Yes. I am making up lingo.
The podcast on Innovations in Web Input brought up an interesting Apple phenomenon. We all like to get packages and open new things, but Apple takes it to another level. Opening an Apple product is an event. People actually take pictures of each stage of the opening of their Apple box. The box that your new MacBook or iPod comes in is clever and interesting. The packaging adds to the event and is part of the overall experience.

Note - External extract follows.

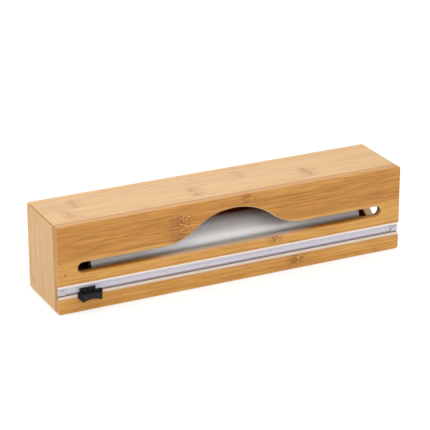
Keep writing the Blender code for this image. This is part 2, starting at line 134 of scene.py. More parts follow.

The reason I bring this up is because Apple takes it past simply trying to make something easy to use to something that people want to use. There is a difference. Think about your first iPod; playing with that dial and watching the brightly lit album covers slide across the screen. Think about getting the touch screen iPhone and using your finger to flip through pictures and then zooming with your pointer and thumb. I zoomed in on so many pictures that I didn’t even want to see in detail, just because it was so fun. I liked it enough to try to think of more ways to use the phone. Even now that it isn’t new, I pull it out and “slide to unlock” for no reason and then think, “what do I want to look at?” I just want to use it.
In my previous post, I discussed basic web usability. In the stepping up to want to usability, basic web usability cannot be left behind. Sticking with my Apple example, the Apple website follows the rules; the logo is in the top left corner of every page ready to take me right back to the homepage, the search box is in the top right, my menus are always available.
The want-to comes from the extra touch of finesse. In the Store section of the website, the search feature helps you along. Type in an “ip” and it will give an assortment of suggestions without even hitting “Enter”. Check out the iPod engraving gallery. It allows the user to select various sayings and iPod colors and then shows you what your new engraved iPod will look like.
Web want to usability is not quite as simple as web usability. It can’t be condensed to a handy checklist. It is going beyond trying to not frustrate the user during their experience, to making the user think of excuses to experience the site again.